2. 1857, Les Fleurs du Mal paraissent. Très vite, leur père est condamné par la justice du Second Empire qui mutile le livre et la dignité de son auteur. Dix ans plus tard, le corps de Baudelaire n’est plus qu’une épave hémiplégique et aphasique. Les seules syllabes qui jaillissent encore de sa bouche sont : « Cré Nom! » Elles jugent l’époque.
3. 1870, à l’âge de 24 ans, Isidore Ducasse meurt, brûlant de fièvre, de faim et de froid, dans Paris assiégée par l’armée prussienne. Sous le nom du Comte de Lautréamont, un an auparavant, il publiait un livre sans précédent, magnifique de sauvagerie, de liberté et d’ironie : Les Chants de Maldoror. Précisons, si nécessaire, qu’aucun de ses contemporains n’en eut la moindre idée. La beauté y est définie pour la première fois de cette façon : « Il est beau […] comme la rencontre fortuite sur une table de dissection d’une machine à coudre et d’un parapluie ! » (Chant VI)
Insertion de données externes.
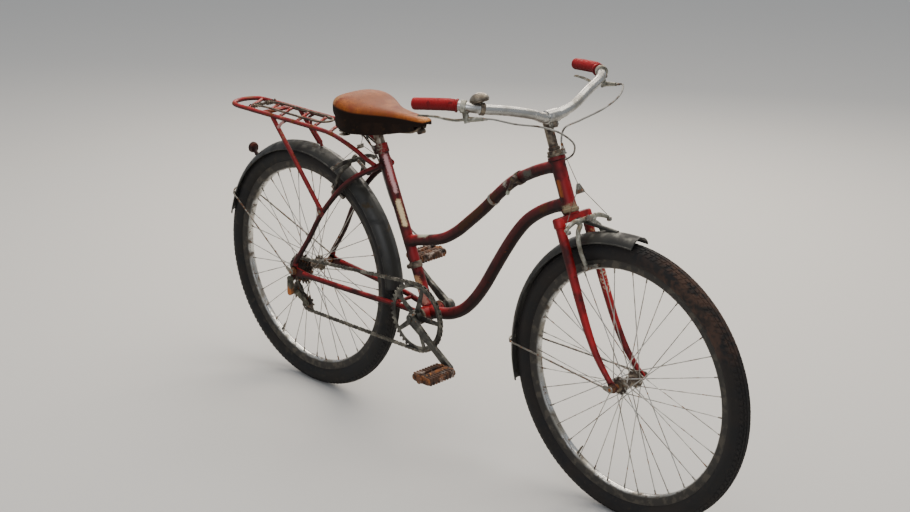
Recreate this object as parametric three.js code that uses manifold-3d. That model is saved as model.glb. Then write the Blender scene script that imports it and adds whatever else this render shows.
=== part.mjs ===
import * as THREE from "three";
import { mergeVertices } from "three/addons/utils/BufferGeometryUtils.js";
import Module from "manifold-3d";

// An old step-through bicycle with two curved main tubes, a rear carrier and a chain gear.
// Millimetres, +X forward, +Y to the rider's left, +Z up. It is laid out with the ground at
// z = 0 and the rear axle at x = 0, then moved so that the saddle's top is the origin.

const wasm = await Module();
wasm.setup();

// Driving dimensions: wheels
const wheelbase = 1097;
const tyreRadius = 335;
const tyreSectionRadius = 26;
const tyreBeadHalfWidth = 11;
const rimSeatRadius = 286.5;
const rimDepth = 19.5;
const rimHalfWidth = 13.5;
const wheelSegments = 40;
const axleRadius = 4.7;
const spokeRadius = 1;
const spokeStagger = 1.3;
const spokesPerFlange = 18;
const spokeCrossing = 60;
const flangeRadius = 21;
const flangeThickness = 4;
const hubBarrelRadius = 13;
const frontFlangeOffset = 27;
const rearFlangeOffset = 25;
const nutRadius = 9;
const nutLength = 8;

// Driving dimensions: steering
const headAngle = 68.4;
const forkRake = 35.5;
const steererRadius = 12.7;
const crownHeight = 385;
const crownThickness = 16;
const crownDepth = 28;
const headTubeLength = 130;
const headTubeRadius = 17;
const headsetCupRadius = 20.5;
const headsetCupHeight = 9;
const crownRaceHeight = 4;
const lockNutHeight = 14;
const bladeSpread = 46;
const frontDropoutSpread = 50;
const bladeTopRadius = 11.5;
const bladeEndRadius = 6.5;
const dropoutThickness = 4;
const dropoutRadius = 13;
const stemHeight = 76;
const stemReach = 18;
const stemRadius = 11;
const barRadius = 11.1;
const gripRadius = 14;
const gripWall = 1.6;
const bellRadius = 22.5;

// Driving dimensions: frame
const seatAngle = 66.6;
const bottomBracketForward = 453;
const bottomBracketHeight = 325;
const seatTubeRadius = 14.3;
const seatTubeLength = 442;
const seatPostRadius = 12.7;
const seatPostExposed = 42;
const seatPostInsertion = 80;
const shellRadius = 20;
const shellHalfWidth = 34;
const topTubeRadius = 14;
const downTubeRadius = 15;
const chainStayRadius = 7.5;
const seatStayRadius = 7;
const rearDropoutSpread = 66;

// Driving dimensions: drive
const chainPitch = 12.7;
const chainLine = 48;
const chainHalfHeight = 4.2;
const chainOuterHalfWidth = 4;
const chainInnerHalfWidth = 2.8;
const ringTeeth = 44;
const ringThickness = 2.4;
const ringBand = 10;
const ringArms = 5;
const sprocketTeeth = 16;
const sprocketStep = 5.5;
const pulleyTeeth = 10;
const spindleRadius = 8.3;
const crankLength = 165;
const crankAngle = 34;
const crankThickness = 12;
const crankFootRadius = 12.5;
const crankEyeRadius = 9.5;
const crankPlane = 66;
const pedalSpindleRadius = 6;
const pedalWidth = 92;
const pedalDepth = 62;
const pedalHeight = 20;

// Driving dimensions: carrier, fenders and saddle
const fenderSectionRadius = 33;
const fenderThickness = 1.4;
const rearFenderRadius = tyreRadius + 10;
const frontFenderRadius = tyreRadius + 17;
const stayWireRadius = 2.2;
const rackHeight = 742;
const rackHalfWidth = 48;
const rackTubeRadius = 6;
const rackLoopStart = -242;
const rackLoopDepth = 42;
const rackStrutTop = -92;
const reflectorRadius = 15;
const railRadius = 3.5;
const springRadius = 15;
const cableRadius = 2.5;
const wireRadius = 1.2;
const cableSides = 5;

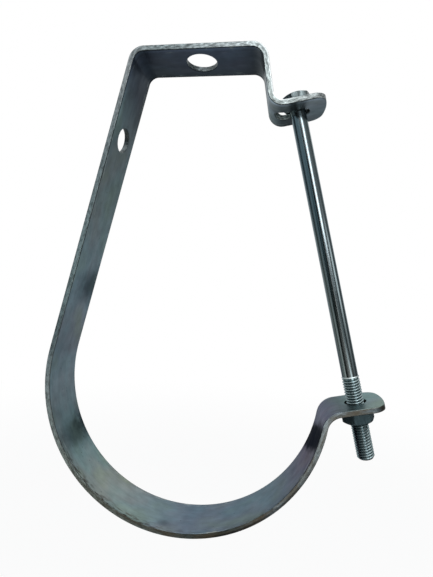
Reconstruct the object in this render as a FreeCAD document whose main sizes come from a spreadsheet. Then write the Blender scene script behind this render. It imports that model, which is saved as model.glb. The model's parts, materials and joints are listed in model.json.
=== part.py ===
import FreeCAD, Part
import math
import os

import Sketcher
from FreeCAD import Placement, Rotation, Vector

# J pipe hanger: one bent flat strap, a long side bolt and its nut. Millimetres.
# The origin is the middle of the rod hole on the plate's top face. +Z is up along
# the hanging rod, +X points to the side bolt and +Y along the pipe.

# Driving sizes, in millimetres and degrees
SIZES = {
    # strap
    "strap_width": 30.0,
    "strap_gauge": 3.2,
    "edge_break": 0.4,
    "cut_over": 2.0,
    # the round that carries the pipe
    "pipe_bore": 162.5,
    "hang_drop": 199.5,
    # top plate and the drop beside it
    "plate_long": 78.2,
    "drop_lean": 10.3,
    "rod_bore": 18.5,
    "left_bend": 6.0,
    "right_bend": 7.0,
    # hole in the leg
    "leg_bore": 14.5,
    "leg_bore_drop": 48.9,
    # upper ear, below the drop
    "drop_long": 34.2,
    "ear_bend": 5.5,
    "top_ear_rise": 11.0,
    # lower ear, beside the round and a little below the pipe's middle
    "neck_bend": 8.8,
    "bolt_dip": 1.3,
    # ear ends, and the hole and slot for the bolt, from the bolt's line
    "top_reach": 16.0,
    "low_reach": 14.8,
    "ear_crown": 45.0,
    "ear_corner": 7.5,
    "bolt_bore": 11.5,
    "slot_wide": 11.0,
    "slot_out": 7.5,
    "slot_in": 10.5,
    # side bolt
    "bolt_tail": 21.0,
    "thread_long": 47.0,
    "thread_dia": 9.8,
    "shank_dia": 9.0,
    "tip_chamfer": 1.1,
    "hex_flats": 16.0,
    "head_high": 6.4,
    "head_turn": 10.0,
    "bearing_dia": 14.6,
    "bearing_high": 0.6,
    # nut
    "nut_high": 8.4,
    "nut_turn": 7.0,
    "nut_mouth": 0.5,
    # corners of head and nut: trimmed by a cone that starts inside the flats
    "corner_trim": 0.4,
    "corner_slope": 30.0,
    # room for the nut beside the round and for the head beside the ear's bend, and fits
    "nut_clear": 6.4,
    "head_clear": 0.2,
    "thread_gap": 0.05,
    "seat_gap": 0.02,
}

CLOSE = 0.001  # millimetres between points that count as one, and the least change of volume
SHARP = 0.3  # radians between two faces that meet at an edge
FIRST_TURN = 10  # degrees, until a rule sets the angle; a turn of zero would lose its axis

doc = FreeCAD.newDocument("j_pipe_hanger")
sheet = doc.addObject("Spreadsheet::Sheet", "sizes")
for row, (name, value) in enumerate(SIZES.items(), start=1):
    sheet.set(f"A{row}", name)
    sheet.set(f"B{row}", str(value))
    sheet.setAlias(f"B{row}", name)
# Sizes that follow from those: angles in degrees, places of the bolt's line on the
# lower ear and on the upper ear's top face, and the bolt's length
DERIVED = {
    "half_plate": "=plate_long / 2",
    "leg_lean": "=90 - atan(half_plate / hang_drop) / 1 deg"
    " - acos((pipe_bore / 2 + strap_gauge) / sqrt(half_plate ^ 2 + hang_drop ^ 2)) / 1 deg",
    "root_reach": "=ear_bend * tan((90 + top_ear_rise - drop_lean) / 2 * 1 deg)"
    " + bearing_dia / 2 + head_clear",
    "top_x": "=half_plate + drop_long * sin(drop_lean * 1 deg) + root_reach * cos(top_ear_rise * 1 deg)",
    "top_z": "=root_reach * sin(top_ear_rise * 1 deg) - drop_long * cos(drop_lean * 1 deg)",
    "low_x": "=pipe_bore / 2 + strap_gauge + hex_flats / sqrt(3) + nut_clear",
    "low_z": "=0 - hang_drop - bolt_dip",
    "bolt_lean": "=atan((low_x - top_x) / (top_z - low_z)) / 1 deg",
    "ear_span": "=sqrt((low_x - top_x) ^ 2 + (top_z - low_z) ^ 2)",
    "head_lift": "=bearing_dia / 2 * tan(abs(bolt_lean - top_ear_rise) * 1 deg) + seat_gap",
    "bolt_long": "=head_lift + ear_span + strap_gauge / 2 + seat_gap + nut_high + bolt_tail",
}
for row, (name, rule) in enumerate(DERIVED.items(), start=len(SIZES) + 2):
    sheet.set(f"A{row}", name)
    sheet.set(f"B{row}", rule)
    sheet.setAlias(f"B{row}", name)
doc.recompute()


def size(name):
    return float(sheet.get(name))


def new_body(name):
    body = doc.addObject("PartDesign::Body", name)
    body.Label = name
    return body


def new_sketch(body, role, name):
    """An empty sketch on one of the body's own planes."""
    plane = next(f for f in body.Origin.OriginFeatures if f.Role == role)
    sketch = body.newObject("Sketcher::SketchObject", name)
    sketch.AttachmentSupport = [(plane, "")]
    sketch.MapMode = "FlatFace"
    return sketch


def bind(sketch, kind, where, rule):
    """A sketch dimension that follows an expression of the sheet."""
    value = sketch.evalExpression(rule)
    number = float(getattr(value, "Value", value))
    if kind == "Angle":
        number = math.radians(number)
    index = sketch.addConstraint(Sketcher.Constraint(kind, *where, number))
    sketch.setExpression(f"Constraints[{index}]", rule)


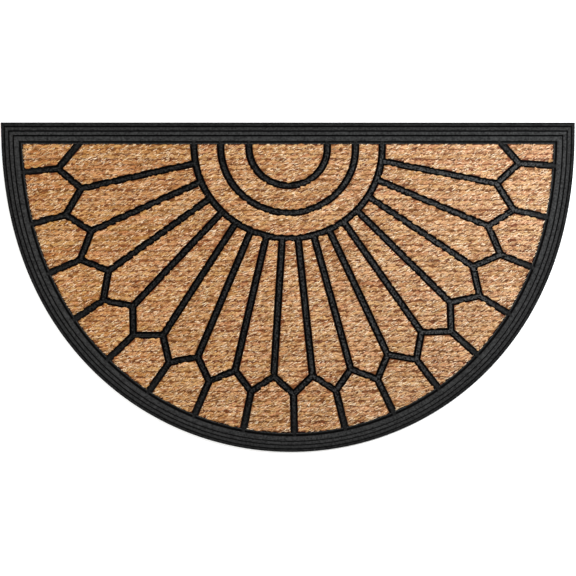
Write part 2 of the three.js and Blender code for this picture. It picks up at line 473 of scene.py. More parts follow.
def plug_profile():
    """Triples of inset from a rib, inset from the border and height, from above downwards."""
    flat = BEAD_HALF - BEAD_ROUNDING
    foot = BEAD_HALF + BEAD_DRAFT
    profile = [(flat * PLUG_HEAD, -HIDDEN_LAP, RIB_TOP + OVERCUT)]
    profile += [
        (flat + BEAD_ROUNDING * s, -HIDDEN_LAP, RIB_TOP - BEAD_ROUNDING * (1 - c))
        for s, c in quarter()
    ]
    profile += [
        (foot, -HIDDEN_LAP, WEB_TOP + MOAT_ROUNDING),
        (foot + MOAT_ROUNDING, -HIDDEN_LAP, WEB_TOP),
        (FLANGE_REACH - MOAT_ROUNDING, FLANGE_REACH - MOAT_ROUNDING, WEB_TOP),
        (FLANGE_REACH, FLANGE_REACH, WEB_TOP - MOAT_ROUNDING),
        (FLANGE_REACH, FLANGE_REACH, WEB_BOTTOM - OVERCUT),
    ]
    return profile


def border_sides(field):
    """For each side of a field, whether it follows the border and not a rib."""
    depth, _ = plan_distance([tuple(point) for point in inset(field, -FIELD_EDGE)], outline)
    on_border = np.abs(depth - BORDER) < NEAR_BORDER
    return on_border & np.roll(on_border, -1)


def plug_rings(field):
    """Rings of the plug over one field."""
    cell = inset(field, -FIELD_EDGE)
    sides = border_sides(field)
    return [
        at_height(inset(cell, [by_border if side else by_rib for side in sides]), height)
        for by_rib, by_border, height in plug_profile()
    ]


plugs = solid("plugs", *[plug_rings(field) for field in fields])
print("plug faces:", len(plugs.data.polygons))

# %% [markdown]
# Just inside the border a thin bead runs round all the fields, beyond a moat. It is a ring between
# two parallel lines. Ring, web and border are joined by exact booleans, as one pour of rubber
# joins them in the mould, so the finish runs over all of them without a seam.

# %% Join the rubber
SEAM = {"start": 26.2 * MM, "end": 27.9 * MM, "top": 7.4 * MM, "rounding": 0.6 * MM}
FUSE = 0.2 * MM


def combine(target, tool, operation):
    """Joins the tool to the target or cuts it away, and removes the tool."""
    boolean = target.modifiers.new(operation.lower(), "BOOLEAN")
    boolean.solver = "MANIFOLD"
    boolean.operation = operation
    boolean.object = tool
    depsgraph = bpy.context.evaluated_depsgraph_get()
    mesh = bpy.data.meshes.new_from_object(target.evaluated_get(depsgraph))
    target.modifiers.clear()
    target.data = mesh
    bpy.data.objects.remove(tool)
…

4. Novembre 1891, Arthur Rimbaud, amputé de la jambe gauche, décède à l’Hôpital public de Marseille. Cela fait plus de quinze ans qu’il a quitté la France et l’écriture poétique, faute d’avoir rencontré le moindre interlocuteur véritable à sa parole et à sa pensée. Une Saison en Enfer avait paru à compte d’auteur à Bruxelles en 1873. Quant aux Illuminations, commencées en 1872, mais rédigées pour l’essentiel durant les deux années suivantes, nous n’en devons la lecture qu’à quelques amis, dont Verlaine et Germain Nouveau, et nous savons que Rimbaud lui-même les griffonna sans ordre précis et sans consignes ni désir d’une éventuelle publication.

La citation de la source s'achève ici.